The Government of India and the World Bank today signed a $450 million loan agreement to support the national programme – Atal Bhujal Yojana (ABHY) – National Groundwater Management Improvement Programme to arrest the country’s depleting groundwater levels and strengthen groundwater institutions.
The World Bank-supported ABHY Programme will be implemented in the states of Gujarat, Maharashtra, Haryana, Karnataka, Rajasthan, Madhya Pradesh, and Uttar Pradesh and cover 78 districts. These states span both the hard rock aquifers of peninsular India and the alluvial aquifers of the Indo-Gangetic plains. They were selected based on several criteria, including the degree of groundwater exploitation and degradation, established legal and regulatory instruments, institutional readiness, and experience in implementing initiatives related to groundwater management.
The programme will, among others, enhance the recharge of aquifers and introduce water conservation practices; promote activities related to water harvesting, water management, and crop alignment; create an institutional structure for sustainable groundwater management, and equip communities and stakeholders to sustainably manage groundwater.
Additional Secretary, Department of Economic Affairs, Ministry of Finance Sameer Kumar Khare said that in India groundwater is an important source for rural and urban domestic water supplies and its depletion is a cause of concern. The Atal Bhujal Yojana intends to strengthen the institutional framework for participatory groundwater management and encourage behavioural changes at the community level for sustainable groundwater resource management. The use of cutting-edge technology, involving Artificial Intelligence and space technology will further help in better implementation of the programme.
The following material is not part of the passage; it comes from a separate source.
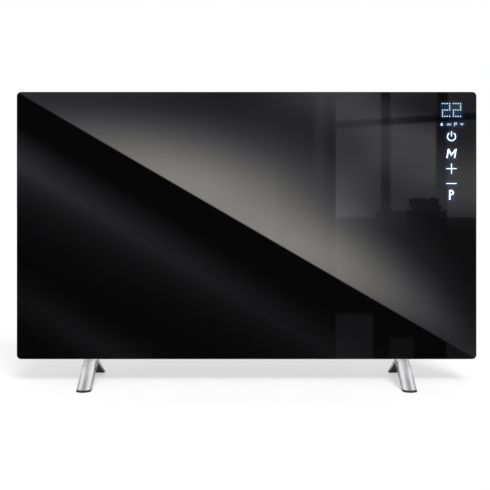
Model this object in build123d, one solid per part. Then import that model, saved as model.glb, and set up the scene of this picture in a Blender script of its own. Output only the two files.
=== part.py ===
from build123d import *
import math
import os

# An infrared panel heater: a black glass panel on a shallow steel case, standing on two
# inverted-V feet. X runs to the right as seen from the front, Y to the back and Z up. The origin
# is on the floor, midway between the feet and midway along each foot. Sizes are in millimetres.

# Glass panel
GLASS_WIDTH = 860.0
GLASS_HEIGHT = 500.0
GLASS_THICKNESS = 5.0
GLASS_CORNER_RADIUS = 8.0
GLASS_ARRIS = 0.8
GLASS_LIFT = 45.0  # floor to the lower edge
GLASS_FORWARD = 22.0  # glass face ahead of the middle of the feet

# Folded steel case behind the glass
PANEL_THICKNESS = 43.0  # glass face to the back of the case
SHEET = 1.2
CASE_INSET = 5.0  # case edge inside the glass edge, all round
CASE_RIM_GAP = 0.3
CASE_CORNER_RADIUS = 6.0
CASE_BEVEL = 2.4  # folded edge round the back
FIELD_SIDE = 105.0  # case edge to the pressed field, left and right
FIELD_END = 80.0  # and on average above and below
FIELD_DEPTH = 2.0
FIELD_DROP = 12.0  # field centre below the panel centre
FIELD_CORNER_RADIUS = 22.0
FIELD_SLOPE = 35.0  # draft of the pressed step, degrees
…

The loan agreement was signed by Sameer Kumar Khare on behalf of the Government of India and Country Director, India Junaid Ahmad on behalf of the World Bank.
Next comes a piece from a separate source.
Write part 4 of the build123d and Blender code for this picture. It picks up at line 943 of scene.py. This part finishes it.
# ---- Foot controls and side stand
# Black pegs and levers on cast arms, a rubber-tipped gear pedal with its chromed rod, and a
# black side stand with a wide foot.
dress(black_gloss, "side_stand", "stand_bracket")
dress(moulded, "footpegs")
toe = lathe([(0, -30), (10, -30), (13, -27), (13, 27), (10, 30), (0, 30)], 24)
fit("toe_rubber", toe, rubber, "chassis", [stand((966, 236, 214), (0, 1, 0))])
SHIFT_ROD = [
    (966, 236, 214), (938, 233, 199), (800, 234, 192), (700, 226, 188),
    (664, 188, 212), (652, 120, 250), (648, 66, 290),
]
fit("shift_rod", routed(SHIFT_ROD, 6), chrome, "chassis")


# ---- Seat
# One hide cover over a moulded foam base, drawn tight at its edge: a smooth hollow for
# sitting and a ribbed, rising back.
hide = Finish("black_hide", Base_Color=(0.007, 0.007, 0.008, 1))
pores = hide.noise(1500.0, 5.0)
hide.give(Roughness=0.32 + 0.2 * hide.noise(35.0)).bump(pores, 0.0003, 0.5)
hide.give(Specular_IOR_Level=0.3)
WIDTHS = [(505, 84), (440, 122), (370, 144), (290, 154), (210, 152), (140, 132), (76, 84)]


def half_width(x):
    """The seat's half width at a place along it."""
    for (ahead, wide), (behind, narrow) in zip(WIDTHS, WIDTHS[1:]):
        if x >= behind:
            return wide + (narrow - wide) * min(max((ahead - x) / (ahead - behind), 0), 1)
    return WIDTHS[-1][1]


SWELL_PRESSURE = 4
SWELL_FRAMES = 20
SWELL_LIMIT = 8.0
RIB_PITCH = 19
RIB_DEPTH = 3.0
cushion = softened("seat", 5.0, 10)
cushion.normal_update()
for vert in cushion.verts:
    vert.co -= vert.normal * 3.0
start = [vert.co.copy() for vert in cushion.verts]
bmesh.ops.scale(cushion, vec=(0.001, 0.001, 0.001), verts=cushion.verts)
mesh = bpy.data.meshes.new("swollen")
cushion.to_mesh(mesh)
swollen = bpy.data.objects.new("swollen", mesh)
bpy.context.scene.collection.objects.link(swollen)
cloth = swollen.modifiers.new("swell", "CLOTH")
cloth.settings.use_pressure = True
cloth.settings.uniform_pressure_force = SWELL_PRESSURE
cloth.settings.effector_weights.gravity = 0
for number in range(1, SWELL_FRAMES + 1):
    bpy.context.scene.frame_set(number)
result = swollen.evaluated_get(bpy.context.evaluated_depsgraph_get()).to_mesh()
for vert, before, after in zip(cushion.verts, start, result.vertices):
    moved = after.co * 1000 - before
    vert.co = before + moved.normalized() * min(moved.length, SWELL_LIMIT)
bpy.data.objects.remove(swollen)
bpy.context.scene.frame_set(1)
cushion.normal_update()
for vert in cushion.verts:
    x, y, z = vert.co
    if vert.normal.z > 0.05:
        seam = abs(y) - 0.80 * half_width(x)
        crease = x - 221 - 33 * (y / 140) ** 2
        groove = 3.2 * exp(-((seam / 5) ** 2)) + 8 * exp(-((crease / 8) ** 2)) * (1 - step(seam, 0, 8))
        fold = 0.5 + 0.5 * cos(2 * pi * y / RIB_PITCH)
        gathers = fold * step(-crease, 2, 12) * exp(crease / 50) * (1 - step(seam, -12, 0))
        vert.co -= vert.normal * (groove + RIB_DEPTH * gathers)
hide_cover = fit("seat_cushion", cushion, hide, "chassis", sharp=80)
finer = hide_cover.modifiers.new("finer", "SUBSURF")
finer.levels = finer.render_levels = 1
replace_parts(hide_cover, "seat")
Junaid Ahmad said that groundwater is India’s most crucial water reserve and managing this national resource is the need of the hour. This programme will contribute to rural livelihoods and in the context of climatic shifts, build the resilience of the rural economy. But its impact will also be felt globally as it stands as one of the important programmes of groundwater management worldwide.
The last few decades saw exponential growth in the exploitation of groundwater through the construction of millions of private wells. Between 1950 and 2010, the number of drilled tube wells increased from 1 million to nearly 30 million. This allowed the area irrigated by groundwater to increase from approximately 3 million ha to more than 35 million ha. Groundwater currently provides approximately 60 per cent of irrigation water. Over 80 per cent of the rural and urban domestic water supplies in India are served by groundwater making India the world’s largest user of groundwater.
If the current trends persist, 60 per cent of districts are likely to reach critical level of groundwater depletion within two decades, which in turn will render at least 25 per cent of the agriculture production at risk. Climate change will likely exacerbate current pressures on groundwater resources.
“The Programme will support on-ground actions that are based on community ownership and judicious management of water resources. Reversing groundwater overexploitation and degradation is in the hands of the hundreds of millions of individuals and communities – they need the right incentives, information, support, and resources to move to a more sustainable development and management of groundwater resources,” said Abedalrazq Khalil and Satya Priya, Senior Water Resources Management Specialists and World Bank’s Task Team Leaders for the programme.
Crop management and diversification will be the other focus areas. Studies indicate that a one per cent increase in the area irrigated with groundwater leads to a 2.2 per cent increase in greenhouse gas (GHG) emissions. Also, a one per cent increase in irrigation efficiency will reduce GHG emissions by 20 per cent. The programme will support the adoption of micro-irrigation systems, including sprinkler and drip irrigation to increase productivity and support farmers to shift to low water-intensive crops.
To facilitate this process, the government will transfer a significant portion of the money (nearly 80 per cent) to local governments, including districts and gram panchayats, as incentives for achieving targets in groundwater management. The remaining funds will be used for providing technical support for sustainable management of groundwater and strengthening institutional arrangements in the selected states.
The $450 million loans, from the International Bank for Reconstruction and Development (IBRD), has a 6-year grace period, and a maturity of 18 years.